Before we jump into each specific chart patterns, let’s go back to the basics of reading price structures, higher highs, higher lows, lower highs, lower lows. These are trending times with nice easy moves that you can capitalize on. The first signal that a range is about to form is when an uptrend fails to make a new high, or when a downtrend fails to make a new low, hence the range forms, before another trend is born.
Why do prices range and chart patterns in forex form? Uncertainty, waiting for news releases, profit taking etc. Knowing the current market phase we’re in helps to set our EXPECTATIONS of where it’s GOING TO GO. Newbie traders are often taught to take trades that have a high reward to risk ratio, typically a 3R and therefore they would arbitrarily set their TPs at 3:1. This will not work as you’d need to know where you are in the market phase. It would be easier for someone to bank in a 3R trade in a trending vs a ranging environment.
The patterns I’m about to show you work in both ranging and trending markets and with that being said let’s jump into them.
The ascending or descending triangle. Typically ascending triangles break to the upside and descending triangles break to the downside. This the clue of direction triangles can provide us with. Watch me trade a triangle pattern in the video below:
The longer it is horizontally, the lesser the chance or the less powerful breakout it is to the intended side. Here are some examples of triangles that do work as intended and others that failed.
A general rule of thumb is that the smaller/quicker the triangle forms the stronger the move you can expect.
Strategy for triangles: Breakout
I rarely trade inside a triangle, unless it’s a big one from the higher time frames, which will then be trade-able on the H1. Other times when they are small, it’s best to just take breakouts from either direction. There will be times when an ascending triangle breaks to the downside instead of to the upside, and I’d be happy to participate in them. Sometimes we just need price to tell us what to do and simply follow along. Trading breakouts is pretty straight forward, you just have to place your stop orders on both sides and see which one gets filled first.
Where to take profits?
The rule of thumb is the AB = CD pattern. You can measure its initial move as AB and expect an extension just as long. In this picture used as an example below, price failed to reach the targeted price. Other methods include using the fibonacci extensions to measure the length of the projected price.
Technically, this is a reversal pattern, be it the broadening or the narrowing wedge.
In the context of a corrective wave (which is a retracement or a pullback wave) this can be a fairly accurate tool. If you’re trading is as a reversal of the main wave, it’s riskier, cause then you’re trading against the impulsive wave. It’s okay to do it, but just be more prudent in taking profits.

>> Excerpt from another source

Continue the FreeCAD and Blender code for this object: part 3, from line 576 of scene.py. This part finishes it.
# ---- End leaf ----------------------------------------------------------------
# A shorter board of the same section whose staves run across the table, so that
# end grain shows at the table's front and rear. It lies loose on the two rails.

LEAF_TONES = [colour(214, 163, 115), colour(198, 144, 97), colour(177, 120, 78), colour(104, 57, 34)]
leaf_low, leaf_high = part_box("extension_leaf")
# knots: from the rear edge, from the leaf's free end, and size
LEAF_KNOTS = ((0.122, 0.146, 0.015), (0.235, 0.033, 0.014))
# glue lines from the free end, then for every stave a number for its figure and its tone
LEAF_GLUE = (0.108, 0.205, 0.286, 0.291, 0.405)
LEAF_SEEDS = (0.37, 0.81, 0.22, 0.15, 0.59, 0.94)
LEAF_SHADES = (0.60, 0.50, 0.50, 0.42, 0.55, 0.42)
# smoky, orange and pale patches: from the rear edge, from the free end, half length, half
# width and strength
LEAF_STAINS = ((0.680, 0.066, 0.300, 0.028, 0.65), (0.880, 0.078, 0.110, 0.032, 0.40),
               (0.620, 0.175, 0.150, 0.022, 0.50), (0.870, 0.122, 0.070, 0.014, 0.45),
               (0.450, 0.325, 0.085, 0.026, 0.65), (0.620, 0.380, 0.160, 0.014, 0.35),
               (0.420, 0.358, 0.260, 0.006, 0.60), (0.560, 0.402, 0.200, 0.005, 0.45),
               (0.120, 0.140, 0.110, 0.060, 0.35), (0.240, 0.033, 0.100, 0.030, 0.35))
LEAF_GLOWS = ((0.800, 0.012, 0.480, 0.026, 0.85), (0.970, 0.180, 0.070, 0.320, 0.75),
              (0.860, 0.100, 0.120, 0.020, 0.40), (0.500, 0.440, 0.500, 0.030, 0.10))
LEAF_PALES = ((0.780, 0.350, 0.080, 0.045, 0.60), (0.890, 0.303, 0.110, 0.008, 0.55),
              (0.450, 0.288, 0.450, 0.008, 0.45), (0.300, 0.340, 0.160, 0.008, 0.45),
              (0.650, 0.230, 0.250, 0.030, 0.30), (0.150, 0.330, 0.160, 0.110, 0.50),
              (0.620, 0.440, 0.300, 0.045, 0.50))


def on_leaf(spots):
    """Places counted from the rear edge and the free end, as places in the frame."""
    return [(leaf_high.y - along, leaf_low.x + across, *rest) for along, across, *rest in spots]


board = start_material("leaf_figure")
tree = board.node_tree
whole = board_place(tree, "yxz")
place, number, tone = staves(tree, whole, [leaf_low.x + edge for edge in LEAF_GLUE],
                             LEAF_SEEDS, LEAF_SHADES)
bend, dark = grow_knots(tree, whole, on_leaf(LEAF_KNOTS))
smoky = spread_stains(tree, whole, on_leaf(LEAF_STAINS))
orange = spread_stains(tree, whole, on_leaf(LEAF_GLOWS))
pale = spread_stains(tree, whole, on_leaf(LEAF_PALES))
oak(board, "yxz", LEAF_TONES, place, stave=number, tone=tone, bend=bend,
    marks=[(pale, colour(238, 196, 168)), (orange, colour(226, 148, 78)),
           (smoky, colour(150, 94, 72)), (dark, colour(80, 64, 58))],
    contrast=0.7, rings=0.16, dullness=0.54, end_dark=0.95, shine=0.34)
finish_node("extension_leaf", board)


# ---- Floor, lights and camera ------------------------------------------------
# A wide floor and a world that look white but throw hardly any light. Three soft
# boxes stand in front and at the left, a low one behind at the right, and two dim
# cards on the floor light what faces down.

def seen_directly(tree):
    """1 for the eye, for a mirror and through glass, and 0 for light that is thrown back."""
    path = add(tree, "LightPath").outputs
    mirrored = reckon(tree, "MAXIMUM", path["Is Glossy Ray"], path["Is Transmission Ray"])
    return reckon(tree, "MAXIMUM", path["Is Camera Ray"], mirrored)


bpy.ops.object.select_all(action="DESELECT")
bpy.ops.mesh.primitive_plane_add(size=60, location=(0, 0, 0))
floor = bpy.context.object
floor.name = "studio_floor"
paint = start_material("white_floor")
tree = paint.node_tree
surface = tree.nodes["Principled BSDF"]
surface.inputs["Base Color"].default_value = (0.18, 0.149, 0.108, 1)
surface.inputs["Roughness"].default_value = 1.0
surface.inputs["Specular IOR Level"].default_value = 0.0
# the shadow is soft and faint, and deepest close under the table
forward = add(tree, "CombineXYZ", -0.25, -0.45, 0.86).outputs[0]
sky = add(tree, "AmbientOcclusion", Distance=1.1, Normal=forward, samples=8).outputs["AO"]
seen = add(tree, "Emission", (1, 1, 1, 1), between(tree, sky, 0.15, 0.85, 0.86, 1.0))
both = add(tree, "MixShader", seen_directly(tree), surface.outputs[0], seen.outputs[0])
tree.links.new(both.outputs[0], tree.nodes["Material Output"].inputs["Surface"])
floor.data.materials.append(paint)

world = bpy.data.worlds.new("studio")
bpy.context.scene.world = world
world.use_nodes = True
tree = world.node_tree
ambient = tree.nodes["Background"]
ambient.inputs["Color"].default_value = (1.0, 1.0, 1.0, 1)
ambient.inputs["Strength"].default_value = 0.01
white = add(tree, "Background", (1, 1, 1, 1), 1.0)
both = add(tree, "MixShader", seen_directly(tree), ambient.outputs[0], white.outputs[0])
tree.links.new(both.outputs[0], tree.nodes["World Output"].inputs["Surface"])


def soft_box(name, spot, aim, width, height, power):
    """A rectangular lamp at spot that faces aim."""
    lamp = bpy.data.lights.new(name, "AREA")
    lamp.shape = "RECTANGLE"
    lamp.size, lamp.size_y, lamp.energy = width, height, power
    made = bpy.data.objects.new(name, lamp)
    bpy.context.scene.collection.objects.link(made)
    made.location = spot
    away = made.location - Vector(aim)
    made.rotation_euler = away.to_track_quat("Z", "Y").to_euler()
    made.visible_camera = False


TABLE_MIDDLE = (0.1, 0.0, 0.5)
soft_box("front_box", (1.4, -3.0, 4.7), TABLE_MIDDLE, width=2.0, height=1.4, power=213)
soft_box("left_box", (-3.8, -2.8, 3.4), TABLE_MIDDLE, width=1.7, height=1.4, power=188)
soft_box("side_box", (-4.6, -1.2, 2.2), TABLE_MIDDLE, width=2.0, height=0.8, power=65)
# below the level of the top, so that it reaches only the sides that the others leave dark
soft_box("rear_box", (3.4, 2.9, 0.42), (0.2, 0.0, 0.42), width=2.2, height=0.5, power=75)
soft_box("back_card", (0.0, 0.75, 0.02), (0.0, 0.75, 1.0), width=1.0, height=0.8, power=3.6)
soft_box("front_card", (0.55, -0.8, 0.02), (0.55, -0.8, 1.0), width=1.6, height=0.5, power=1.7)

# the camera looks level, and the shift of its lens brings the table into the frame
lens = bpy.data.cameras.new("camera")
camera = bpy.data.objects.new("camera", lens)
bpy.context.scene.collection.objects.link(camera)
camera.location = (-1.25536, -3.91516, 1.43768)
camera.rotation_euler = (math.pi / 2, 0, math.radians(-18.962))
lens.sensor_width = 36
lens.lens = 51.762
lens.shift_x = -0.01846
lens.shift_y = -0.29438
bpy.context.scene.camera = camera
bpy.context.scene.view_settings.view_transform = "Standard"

Strategy for wedges: Breakout
Trading breakouts off these wedge patterns are a fairly safe strategy. We wait for price to break the trendline and enter a few pips above or below it. I cover these patterns in depth in The Complete Price Action Course here.
Where to take profits?
The same AB=CD pattern method mentioned above. We measure the initial move and use it as a projection of the move.

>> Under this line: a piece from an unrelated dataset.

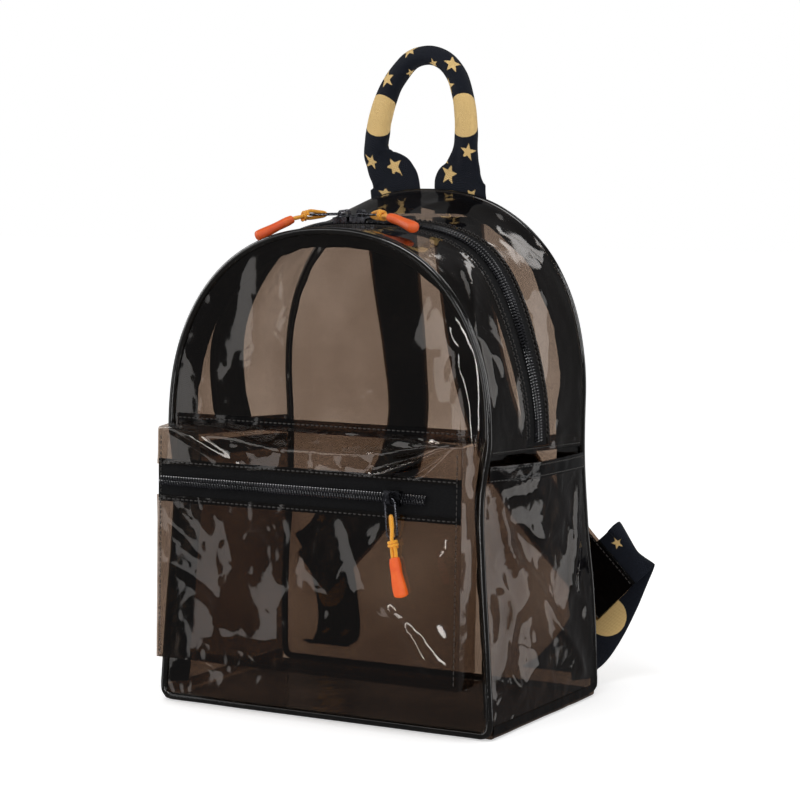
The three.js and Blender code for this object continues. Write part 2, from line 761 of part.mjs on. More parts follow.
const tapeLow = pocketZip - pocketTape / 2;
const tapeHigh = pocketZip + pocketTape / 2;

function pocketFace() {
  const high = tapeLow - clearance;
  return wall(5, 6, film, towardFront, (u, v) => {
    const z = mix(pocketBottom, high, u);
    const bulge = pocketBulge * Math.sin(Math.PI * u) * Math.sin(Math.PI * v);
    return new THREE.Vector3(mix(-halfPocket, halfPocket, v), pocketY(z) - bulge, z);
  });
}

// The strip above the zip folds back to the seam on the front panel
function pocketTopStrip() {
  const low = tapeHigh + 2 * clearance;
  const back = film + clearance;
  const fold = 0.5;
  return wall(8, 12, film, () => new THREE.Vector3(0, -1, 1), (u, v) => {
    const x = mix(-halfPocket, halfPocket, v);
    const sag = pocketSag * Math.sin(Math.PI * v);
    const lean = sagLean * sag;
    const edge = pocketEdge - sag;
    if (u < fold) {
      const z = mix(low, edge, u / fold);
      return new THREE.Vector3(x, pocketY(z) + (lean * u) / fold, z);
    }
    const t = (u - fold) / (1 - fold);
    const y = mix(pocketY(edge) + lean, frontY(pocketSeam) - back, t);
    return new THREE.Vector3(x, y, mix(edge, pocketSeam, t));
  });
}

function pocketSide(side) {
  const outer = side * halfPocket;
  const nearFace = film + clearance;
  const high = pocketEdge - film - clearance;
  return wall(6, 1, film, () => new THREE.Vector3(side, 0, 0), (u, v) => {
    const z = mix(pocketBottom, high, u);
    return new THREE.Vector3(outer, mix(pocketY(z) + nearFace, frontY(z) - pipingEdge, v), z);
  });
}

function pocketFloor() {
  const half = halfPocket - film - clearance;
  const z = pocketBottom;
  return wall(1, 1, film, () => new THREE.Vector3(0, 0, -1), (u, v) => new THREE.Vector3(
    mix(-half, half, u),
    mix(pocketY(z) + film + clearance, frontY(z) - film / 2 - clearance, v),
    z,
  ));
}

function pocketTapeStrip() {
  return wall(1, 1, film, towardFront, (u, v) => {
    const z = mix(tapeLow, tapeHigh, u);
    return new THREE.Vector3(mix(-halfPocket, halfPocket, v), pocketY(z), z);
  });
}

function pocketFrame(x) {
  const along = new THREE.Vector3(1, 0, 0);
  const across = new THREE.Vector3(0, leanIn / backHeight, 1).normalize();
  const out = new THREE.Vector3().crossVectors(across, along).negate();
  return { point: new THREE.Vector3(x, pocketY(pocketZip), pocketZip), along, across, out };
}

function pocketCoil() {
  const ends = [pocketCoilMargin - halfPocket, halfPocket - pocketCoilStop];
  const start = pocketFrame(ends[0]);
  const lift = coilGap + coilHeight / 2;
  const points = ends.map((x) => pocketFrame(x).point.addScaledVector(start.out, lift));
  return bar(points, false, () => start.across, () => flat(pocketCoilWidth, coilHeight));
}

function pocketPull() {
  const frame = pocketFrame(halfPocket - pocketSliderMargin);
  const beforePocket = (x, z, lift) => new THREE.Vector3(x, pocketY(z) - pocketBulge - lift, z);
  const start = new THREE.Vector2(frame.point.x, pocketZip);
  zipPull('pocket', pocketCoilWidth, frame, towardFront(), start, beforePocket);
}

// Handle and straps, behind the back panel

function backY(z) {
  return halfDepth(z);
}

function grabHandle() {
  const tabY = pipingEdge + webbingThickness / 2;
  const key = handleRoute.map((row) => {
    const z = handleFoot + handleRise * row.rise;
    const lean = z < handleFoot ? backY(z) : backY(handleFoot);
    return new THREE.Vector3(handleHalfSpan * row.across, lean + tabY, z);
  });
  const curve = new THREE.CatmullRomCurve3(key, false, 'centripetal');
  const steps = 44;
  const last = handleRoute.length - 1;
  const rows = handleRoute.map((row, k) => ({ ...row, at: k / last }));
  const points = Array.from({ length: steps + 1 }, (_, i) => curve.getPoint(i / steps));
  return bar(points, false, () => new THREE.Vector3(0, 1, 0), (i) => {
    const width = webbing * read(rows, 'at', 'width', i / steps);
    const thickness = handleRound * read(rows, 'at', 'thickness', i / steps);
    return oval(thickness, width, 10);
  });
}

const strapTop = handleFoot - handleTabHeight - strapTopGap;

function strapPoint(side, row) {
  const againstPanel = film / 2 + clearance + strapThickness / 2;
  const z = strapTop - strapDrop * row.drop;
  const x = side * strapSpread * row.across + strapShift * (1 - row.drop);
  return new THREE.Vector3(x, backY(z) + againstPanel + strapBulge * row.bulge, z);
}

function shoulderStrap(side) {
  const curve = new THREE.CatmullRomCurve3(strapRoute.map((row) => strapPoint(side, row)), false, 'centripetal');
  const steps = 24;
  const last = strapRoute.length - 1;
  const rows = strapRoute.map((row, k) => ({ ...row, at: k / last }));
  const points = Array.from({ length: steps + 1 }, (_, i) => curve.getPoint(i / steps));
  const level = (i) => {
    const turn = THREE.MathUtils.degToRad(read(rows, 'at', 'turn', i / steps));
    return new THREE.Vector3(Math.cos(turn), side * Math.sin(turn), 0);
  };
  return bar(points, false, level, () => flat(webbing, strapThickness));
}

// Webbing from the foot of the back panel out to a fold, then back behind the strap's lower end
function strapWebbing(side) {
  const startY = backY(anchorHeight) + film / 2 + 2 * clearance;
  const againstStrap = film / 2 + strapThickness + clearance + webbingThickness / 2;
  const reach = strapBulge + againstStrap + webbingThickness;
  const key = webbingRoute.map((row) => new THREE.Vector3(
    side * mix(anchorSpread, foldSpread, row.across),
    startY + reach * row.reach,
    mix(anchorHeight, foldHeight, row.rise),
  ));
  const steps = 26;
  const slantFrom = steps / 2; // the fold's slant is reached halfway along
  const points = smoothLine(key, steps);
  const level = new THREE.Vector3(side, 0, 0);
  const slanted = new THREE.Vector3(side * foldSlope, 0, -1).normalize();
  return bar(points, false, (i) => level.clone().lerp(slanted, Math.min(1, i / slantFrom)), () => (
    flat(webbing, webbingThickness)
  ));
}

add('front_panel', panel(0), smoke);
add('back_panel', panel(1), smoke);
add('front_piping', pipingLoop(0), piping);
add('back_piping', pipingLoop(1), piping);
add('seam_binding_front', seamBinding(0), tape);
add('seam_binding_back', seamBinding(1), tape);
add('gusset_front', frontGusset(), smoke);
add('gusset_back', backGusset(), smoke);
add('main_zip_tape', zipTape(), tape);
add('main_zip_coil', mainCoil(), coil);
add('base_panel', basePanel(), smoke);
for (const [name, side] of [['left', -1], ['right', 1]]) {
  add(`side_panel_${name}`, sidePanel(side), smoke);
  add(`side_pocket_${name}`, sidePocket(side), smoke);
  add(`side_pocket_hem_${name}`, sideHem(side), smoke);
  add(`pocket_side_${name}`, pocketSide(side), smoke);
  add(`shoulder_strap_${name}`, shoulderStrap(side), navyWebbing);
  add(`strap_webbing_${name}`, strapWebbing(side), navyWebbing);
}
add('pocket_face', pocketFace(), smoke);
add('pocket_top', pocketTopStrip(), smoke);
add('pocket_floor', pocketFloor(), smoke);
add('pocket_zip_tape', pocketTapeStrip(), tape);
add('pocket_zip_coil', pocketCoil(), coil);
add('grab_handle', grabHandle(), navyWebbing);
mainPull('main_left', -1);
mainPull('main_right', 1);
pocketPull();

export default group;
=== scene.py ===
import math

import bpy
import numpy as np
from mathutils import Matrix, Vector, noise


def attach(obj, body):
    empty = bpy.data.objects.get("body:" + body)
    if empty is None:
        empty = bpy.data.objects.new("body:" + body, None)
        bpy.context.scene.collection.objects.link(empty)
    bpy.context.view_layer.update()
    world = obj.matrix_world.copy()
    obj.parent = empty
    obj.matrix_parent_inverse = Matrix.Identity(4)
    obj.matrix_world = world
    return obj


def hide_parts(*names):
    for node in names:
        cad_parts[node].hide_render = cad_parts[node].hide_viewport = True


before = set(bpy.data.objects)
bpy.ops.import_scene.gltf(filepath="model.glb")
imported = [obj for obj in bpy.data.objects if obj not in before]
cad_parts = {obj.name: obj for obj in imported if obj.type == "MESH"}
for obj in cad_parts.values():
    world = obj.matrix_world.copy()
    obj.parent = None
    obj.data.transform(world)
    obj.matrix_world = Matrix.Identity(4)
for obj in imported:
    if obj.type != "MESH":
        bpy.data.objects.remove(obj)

scene = bpy.context.scene
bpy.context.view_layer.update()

# Sizes in millimetres, the same as the solids
BASE_WIDTH, BASE_DEPTH = 241.0, 149.0
FRONT_HEIGHT, BACK_HEIGHT = 305.5, 327.5
DOME_RISE, DOME_POWER = 127.0, 2.255
LEAN_IN, CROWN_DIP, CROWN_REACH = 10.0, 7.0, 0.42
PIPING_RADIUS, PIPING_INSET, CLEARANCE = 2.3, 1.3, 0.3
BASE_LIP, CORNER = 8.2, 6.0
SEAM_FRONT, SEAM_BACK = 175.0, 168.0
HEM_FRONT, HEM_BACK, HEM_WIDTH, MOUTH_GAPE = 165.0, 160.0, 10.0, 6.0
BINDING_WIDTH, BINDING_LEAN = 18.0, 54.0
TAPE_WIDTH, COIL_WIDTH, COIL_PITCH = 30.0, 8.5, 1.9
POCKET_INSET, POCKET_DEPTH, POCKET_BOTTOM = 11.5, 23.0, 33.0
POCKET_EDGE, POCKET_SEAM, POCKET_SAG, SAG_LEAN = 180.0, 182.0, 10.0, 0.4
POCKET_ZIP, POCKET_TAPE, POCKET_COIL, POCKET_BULGE = 146.5, 20.0, 6.0, 2.5
WEBBING, LAYERS = 38.0, 2.4
HALF_BASE = BASE_WIDTH / 2
HALF_POCKET = HALF_BASE - POCKET_INSET
PIPING_EDGE = PIPING_RADIUS + CLEARANCE
PANEL_LOW = 2 * PIPING_EDGE
SHEET = 0.5
SIDES = (("left", -1), ("right", 1))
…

I assume everybody knows how to draw a trendline line here, both to the up or downside. You simply connect two points on a chart and extend it. A trendline tells us not only the direction but also the intensity of the move. We look at the steepness and the angle of the line to tell us how long it’ll stay that way.
Up Channel ↑
Down Channel ↑
A move that’s too steep will eventually make a pullback. Ideally a trend on a 45 degree angle can sustain for a long time. We may assume that each time price returns to the level, it will bounce back.
Strategy for diagonal ranges: Bounces
I seldom take counter trend trades these days, I’d rather wait for pullbacks and take trades in the direction bias. I love taking trendline bounces off a diagonal range. My stop loss can be placed below the previous swing high or low, and there is more than enough room for a 1:1 trade. If you need more confirmation, strike with the CCI as it becomes oversold or overbought.
Where to take profits?
Before price reaches the opposite side of the channel, or right on it. This is pretty easy to guess, isn’t it?
With all these information about chart patterns, let’s combine it with another important factor, which is the best time to trade forex.
THE BEST TIME TO TRADE FOREX
If you’re a day trader, it’s worth noting the time/session you’re trading in. Why am I bringing this up in our chart patterns forex discussion? It’s to increase the odds of them playing out.
If you’re expecting a price pattern to play out or a breakout to happen, would it not make sense for it to happen during the busy sessions?
Here is a table with data from babypips.com.
If you’re a day trader, the best time to trade forex is indisputably the London and New York Sessions. You want a surge of momentum to easily bank those pips, so why trade it during slow sessions?
Besides choosing the best time, knowing which pairs to trade can also give an extra edge. Pay attention to economical news releases (forexfactory.com) as well, for pairs that will be affected by the upcoming news. As I’ve said earlier, one of the reasons prices range is because there’s uncertainty awaiting the numbers to be released. So combine it with a chart pattern that’s forming, that’s awaiting a breakout.
Direction bias + chart patterns + levels + divergences = these are the things that I look at everyday to take into consideration before pulling the trigger.
I hope you’ve gained some knowledge from reading this article.
After all trading is based on probabilities, and the better you are at stacking the odds in your favor, the more likely you’ll survive in the game. Thanks for reading and good luck in your journey!